Provided data.
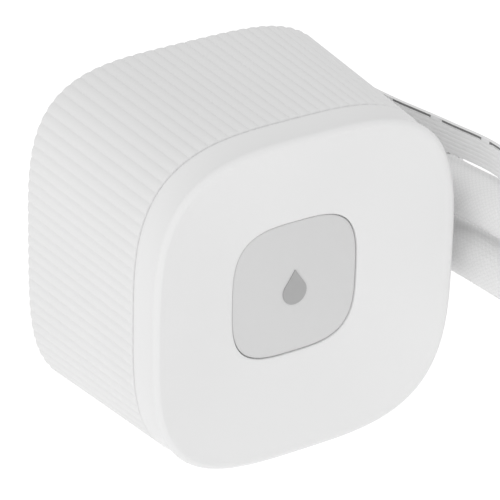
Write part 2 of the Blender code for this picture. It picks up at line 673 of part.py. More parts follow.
def build_upper_housing():
    flange_front = CAN_REAR + CAN_FLANGE
    flange = rounded_square(PLATE_WIDTH / 2 - 0.5, PLATE_CORNER, CAN_REAR, flange_front)
    can = new_object("upper_housing", flange, BLACK)
    domes = bmesh.new()
    roof = at(0, CAN_ROOF + CAN_WALL, 0)
    add_cylinder(domes, at(0, CAN_REAR + 0.5, 0), roof, CHAMBER_RADIUS + CAN_WALL, 28)
    join(can, domes)
    well = bmesh.new()
    roof = at(0, MAGNET_WELL_ROOF + CAN_WALL, 0)
    add_cylinder(well, at(0, CAN_REAR + 1, 0), roof, MAGNET_WELL_RADIUS + CAN_WALL, 28)
    for x, z in cross_points(25.2):
        add_cylinder(well, at(x, CAN_REAR + 1, z), at(x, BOARD_REAR - 0.1, z), 1.9, 10)
    for k in range(TOOTH_COUNT):
        a = math.radians(30 + 60 * k)
        x, z = 20.4 * math.cos(a), 20.4 * math.sin(a)
        add_cylinder(well, at(x, CAN_REAR + 1, z), at(x, STATOR_REAR - 0.2, z), 1.5, 8)
    join(can, well)
    rooms = bmesh.new()
    add_cylinder(rooms, at(0, CAN_REAR - 1, 0), at(0, CAN_ROOF, 0), CHAMBER_RADIUS, 28)
    cut(can, rooms)
    shaft_room = bmesh.new()
    add_cylinder(shaft_room, at(0, CAN_REAR, 0), at(0, MAGNET_WELL_ROOF, 0), MAGNET_WELL_RADIUS, 28)
    cut(can, shaft_room)
    socket = bmesh.new()
    add_cylinder(socket, at(0, MAGNET_WELL_ROOF - 0.9, 0), at(0, MAGNET_WELL_ROOF + 0.5, 0), 3.0, 14)
    join(can, socket)
    holes = bmesh.new()
    add_cylinder(holes, at(0, MAGNET_WELL_ROOF - 2, 0), at(0, MAGNET_WELL_ROOF, 0), SHAFT_RADIUS + 0.15, 10)
    for x, z in corner_points(FLANGE_SCREW_OFFSET):
        add_cylinder(holes, at(x, CAN_REAR - 1, z), at(x, flange_front + 1, z), 1.45, 10)
    for x, z in cross_points(25.2):
        add_cylinder(holes, at(x, BOARD_REAR - 5.5, z), at(x, BOARD_REAR + 1, z), 1.1, 10)
    cut(can, holes)
    for index, (x, z) in enumerate(corner_points(FLANGE_SCREW_OFFSET), 1):
        screw(f"housing_screw_{index}", at(x, flange_front + 0.1, z), (0, -1, 0), 2.2, 1.7, 1.1, 9.0)


# ---- rotor ---------------------------------------------------------------------
def build_rotor():
    disc_rear, disc_front = 19.4, 20.6
    rotor = bmesh.new()
    add_cylinder(rotor, at(0, disc_rear, 0), at(0, disc_front, 0), IMPELLER_RADIUS, 28)
    impeller = new_object("impeller", rotor, BLACK)
    hub = bmesh.new()
    add_cylinder(hub, at(0, 15.2, 0), at(0, MAGNET_FRONT - 0.4, 0), 4.1, 18)
    join(impeller, hub)
    blades = bmesh.new()
    for k in range(BLADE_COUNT):
        outline = []
        for side in (0.55, -0.55):
            arc = []
            for i in range(6):
                radius = 3.6 + (IMPELLER_RADIUS - 0.3 - 3.6) * i / 5
                a = 2 * math.pi * k / BLADE_COUNT - 0.85 * i / 5
                east, north = math.cos(a), math.sin(a)
                arc.append((radius * east - side * north, radius * north + side * east))
            outline += arc if side > 0 else arc[::-1]
        loops = [ring_verts(blades, outline, 15.4), ring_verts(blades, outline, disc_rear + 0.4)]
        bridge(blades, *loops)
        blades.faces.new(loops[0])
        blades.faces.new(loops[1])
    bmesh.ops.recalc_face_normals(blades, faces=blades.faces)
    join(impeller, blades)
    bore = bmesh.new()
    add_cylinder(bore, at(0, 14, 0), at(0, 35, 0), 2.9, 18)
    cut(impeller, bore)
    ring_solid("rotor_magnet", 4.3, MAGNET_RADIUS, MAGNET_REAR - 1.1, MAGNET_FRONT, MAGNET)
    ring_solid("rotor_bearing", SHAFT_RADIUS + 0.15, 2.7, 15.4, MAGNET_FRONT - 0.6, GRAPHITE, 24)
    shaft = bmesh.new()
    add_cylinder(shaft, at(0, 11.6, 0), at(0, MAGNET_WELL_ROOF - 0.15, 0), SHAFT_RADIUS, 14)
    new_object("rotor_shaft", shaft, CERAMIC)


# ---- stator and board -----------------------------------------------------------
def add_turned_box(bm, low, high, angle):
    """A box given along +X, turned about the depth axis."""
    part = bmesh.new()
    add_box(part, low, high)
    part.transform(Matrix.Rotation(angle, 4, "Y"))
    scratch = bpy.data.meshes.new("scratch")
    part.to_mesh(scratch)
    part.free()
    bm.from_mesh(scratch)
    bpy.data.meshes.remove(scratch)


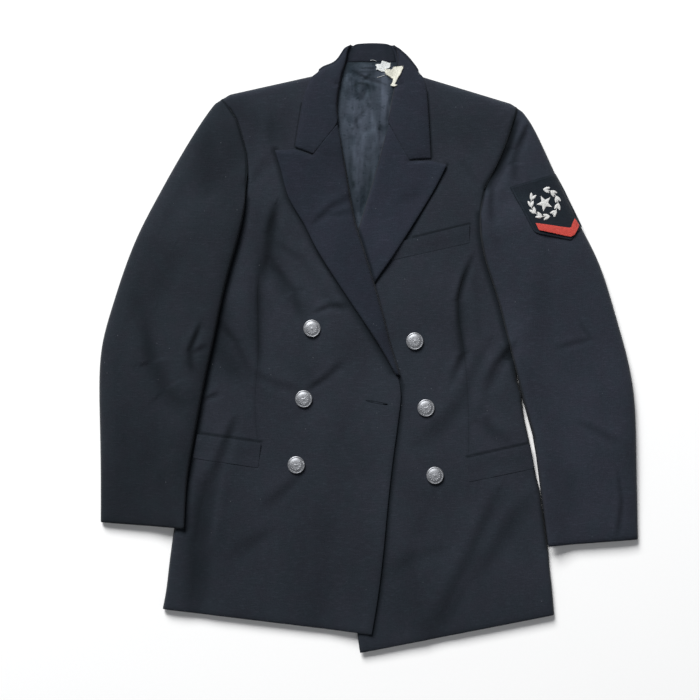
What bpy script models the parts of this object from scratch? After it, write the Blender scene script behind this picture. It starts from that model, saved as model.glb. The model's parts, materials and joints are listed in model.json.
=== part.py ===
"""A double-breasted service dress jacket, unfastened and laid flat on its back.

X runs to the viewer's right, Y to the collar and Z up. Left and right in the names are
the wearer's. Sizes are in millimetres and the objects in metres.
"""

import math

import bmesh
import bpy
import numpy as np

MM = 0.001
# The middle of the jacket's outline, which becomes the origin.
MIDDLE = (0.5, 0.5)

# Walls: wool with its lining and interfacing, and the thinner single pieces.
CLOTH = 2.6
BACKING = 3.0
LINING = 1.3
WELT = 1.5
LABEL = 1.0
SEAM = 0.3

# Heights that the upper walls keep where nothing lies under them.
FRONT_HEIGHT = 5.5
SLEEVE_LIFT = 1.8
SLEEVE_ROUND = 1.4
COLLAR_HEIGHT = 8.4
STAND_HEIGHT = 2.7
ROLL_FOOT = 5.3

FOLD_RADIUS = 5.2
SHOULDER_PAD = 4.6
SHOULDER_PAD_REACH = 46.0

BUTTON_SIZE = 22.8
BUTTON_SHANK = 6.0
BUTTON_HEIGHT = 6.0

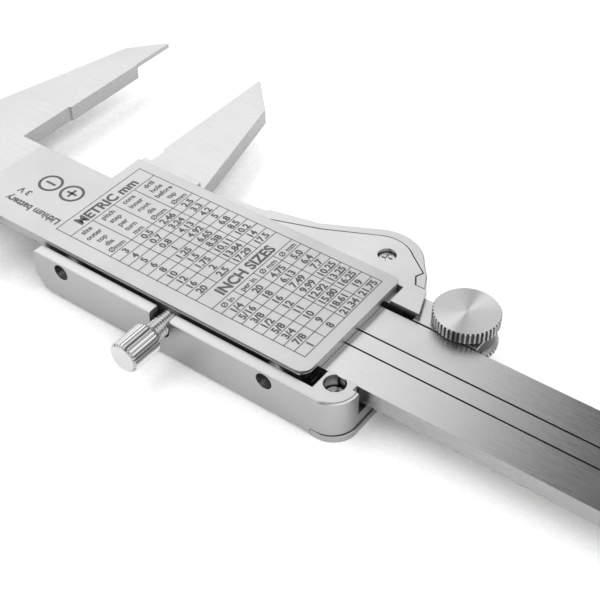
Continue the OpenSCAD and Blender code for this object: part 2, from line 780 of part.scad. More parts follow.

Request. Extract, unchanged, the closing run of lines that opens with the line containing "What bpy script" and ends with the last line.

Completed exercise.
What bpy script models the parts of this object from scratch? After it, write the Blender scene script behind this picture. It starts from that model, saved as model.glb. The model's parts, materials and joints are listed in model.json.
=== part.py ===
"""A double-breasted service dress jacket, unfastened and laid flat on its back.

X runs to the viewer's right, Y to the collar and Z up. Left and right in the names are
the wearer's. Sizes are in millimetres and the objects in metres.
"""

import math

import bmesh
import bpy
import numpy as np

MM = 0.001
# The middle of the jacket's outline, which becomes the origin.
MIDDLE = (0.5, 0.5)

# Walls: wool with its lining and interfacing, and the thinner single pieces.
CLOTH = 2.6
BACKING = 3.0
LINING = 1.3
WELT = 1.5
LABEL = 1.0
SEAM = 0.3

# Heights that the upper walls keep where nothing lies under them.
FRONT_HEIGHT = 5.5
SLEEVE_LIFT = 1.8
SLEEVE_ROUND = 1.4
COLLAR_HEIGHT = 8.4
STAND_HEIGHT = 2.7
ROLL_FOOT = 5.3

FOLD_RADIUS = 5.2
SHOULDER_PAD = 4.6
SHOULDER_PAD_REACH = 46.0

BUTTON_SIZE = 22.8
BUTTON_SHANK = 6.0
BUTTON_HEIGHT = 6.0

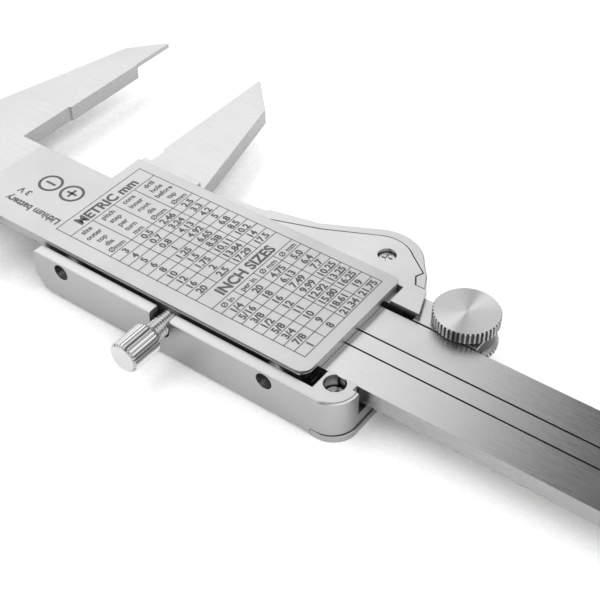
Continue the OpenSCAD and Blender code for this object: part 2, from line 780 of part.scad. More parts follow.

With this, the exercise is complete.